"""

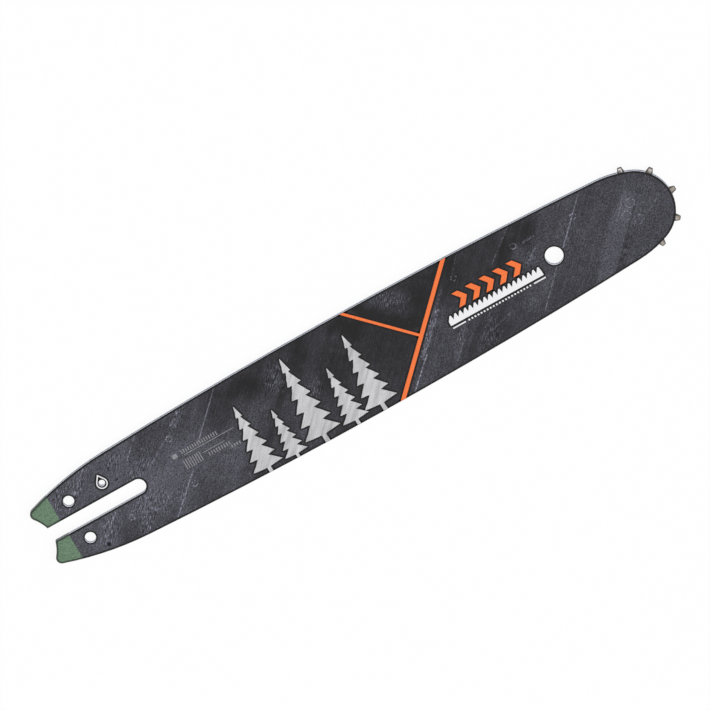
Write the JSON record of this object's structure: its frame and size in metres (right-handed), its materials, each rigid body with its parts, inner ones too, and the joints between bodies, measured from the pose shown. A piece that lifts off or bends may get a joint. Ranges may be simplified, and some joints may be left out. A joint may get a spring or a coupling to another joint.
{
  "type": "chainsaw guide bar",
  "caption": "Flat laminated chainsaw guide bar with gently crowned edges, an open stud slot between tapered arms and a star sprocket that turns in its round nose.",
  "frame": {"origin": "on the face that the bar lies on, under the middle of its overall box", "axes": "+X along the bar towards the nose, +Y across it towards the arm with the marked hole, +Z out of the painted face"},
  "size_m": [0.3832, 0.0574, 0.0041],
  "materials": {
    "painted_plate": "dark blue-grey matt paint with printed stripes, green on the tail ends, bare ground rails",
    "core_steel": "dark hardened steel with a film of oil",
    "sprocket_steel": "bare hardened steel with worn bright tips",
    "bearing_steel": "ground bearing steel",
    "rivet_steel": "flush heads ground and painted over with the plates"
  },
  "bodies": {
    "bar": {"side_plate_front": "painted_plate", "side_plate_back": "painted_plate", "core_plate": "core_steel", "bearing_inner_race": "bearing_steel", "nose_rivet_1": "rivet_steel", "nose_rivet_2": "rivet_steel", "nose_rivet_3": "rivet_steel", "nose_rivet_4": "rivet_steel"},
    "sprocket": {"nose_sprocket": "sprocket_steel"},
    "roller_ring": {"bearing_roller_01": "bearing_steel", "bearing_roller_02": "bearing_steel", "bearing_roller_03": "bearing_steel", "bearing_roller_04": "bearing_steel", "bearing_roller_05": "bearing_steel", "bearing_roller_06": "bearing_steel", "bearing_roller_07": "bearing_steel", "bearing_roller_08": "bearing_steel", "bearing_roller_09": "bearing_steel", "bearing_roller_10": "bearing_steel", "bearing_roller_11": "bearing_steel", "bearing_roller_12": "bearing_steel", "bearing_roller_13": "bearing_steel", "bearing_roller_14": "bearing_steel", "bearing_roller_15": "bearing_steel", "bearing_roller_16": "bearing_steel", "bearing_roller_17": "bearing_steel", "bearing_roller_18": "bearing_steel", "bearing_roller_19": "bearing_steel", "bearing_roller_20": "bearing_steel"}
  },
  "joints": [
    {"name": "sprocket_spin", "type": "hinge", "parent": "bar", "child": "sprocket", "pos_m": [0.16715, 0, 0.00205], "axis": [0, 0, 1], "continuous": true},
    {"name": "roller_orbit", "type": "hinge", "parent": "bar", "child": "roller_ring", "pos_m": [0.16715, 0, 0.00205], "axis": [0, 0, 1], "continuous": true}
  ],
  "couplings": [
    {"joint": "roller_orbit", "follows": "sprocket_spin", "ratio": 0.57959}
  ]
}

"""
"""

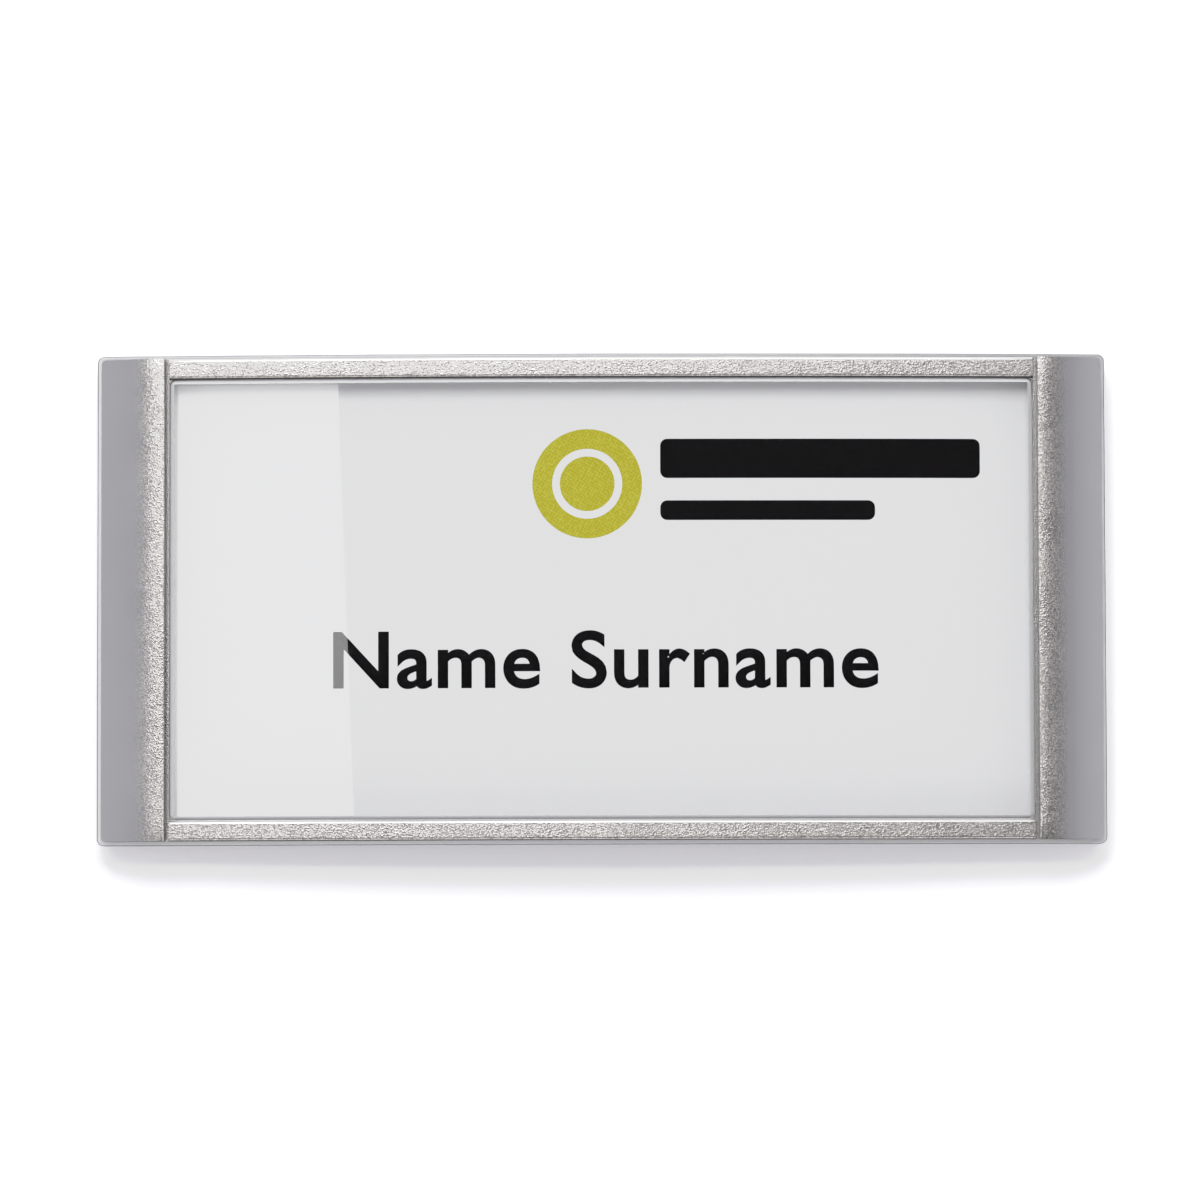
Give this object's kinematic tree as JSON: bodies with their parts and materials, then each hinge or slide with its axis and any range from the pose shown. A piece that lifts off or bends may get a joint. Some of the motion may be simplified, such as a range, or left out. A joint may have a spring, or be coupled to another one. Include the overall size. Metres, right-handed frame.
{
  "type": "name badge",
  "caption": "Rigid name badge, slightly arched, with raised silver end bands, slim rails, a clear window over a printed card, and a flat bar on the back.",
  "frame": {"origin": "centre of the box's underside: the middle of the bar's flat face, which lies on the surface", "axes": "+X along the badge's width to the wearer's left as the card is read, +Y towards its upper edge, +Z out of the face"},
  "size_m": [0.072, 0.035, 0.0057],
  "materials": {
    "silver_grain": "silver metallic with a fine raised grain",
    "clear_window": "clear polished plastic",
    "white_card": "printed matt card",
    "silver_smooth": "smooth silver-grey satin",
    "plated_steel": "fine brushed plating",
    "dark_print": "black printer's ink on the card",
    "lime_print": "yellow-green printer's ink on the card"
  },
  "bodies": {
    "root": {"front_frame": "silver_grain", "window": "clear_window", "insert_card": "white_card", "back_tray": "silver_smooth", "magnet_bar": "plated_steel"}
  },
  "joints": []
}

"""

* _Problem description_
Working from the entries above, return all lines that contain "overall".

* _Result_
  "frame": {"origin": "on the face that the bar lies on, under the middle of its overall box", "axes": "+X along the bar towards the nose, +Y across it towards the arm with the marked hole, +Z out of the painted face"},
Give this object's kinematic tree as JSON: bodies with their parts and materials, then each hinge or slide with its axis and any range from the pose shown. A piece that lifts off or bends may get a joint. Some of the motion may be simplified, such as a range, or left out. A joint may have a spring, or be coupled to another one. Include the overall size. Metres, right-handed frame.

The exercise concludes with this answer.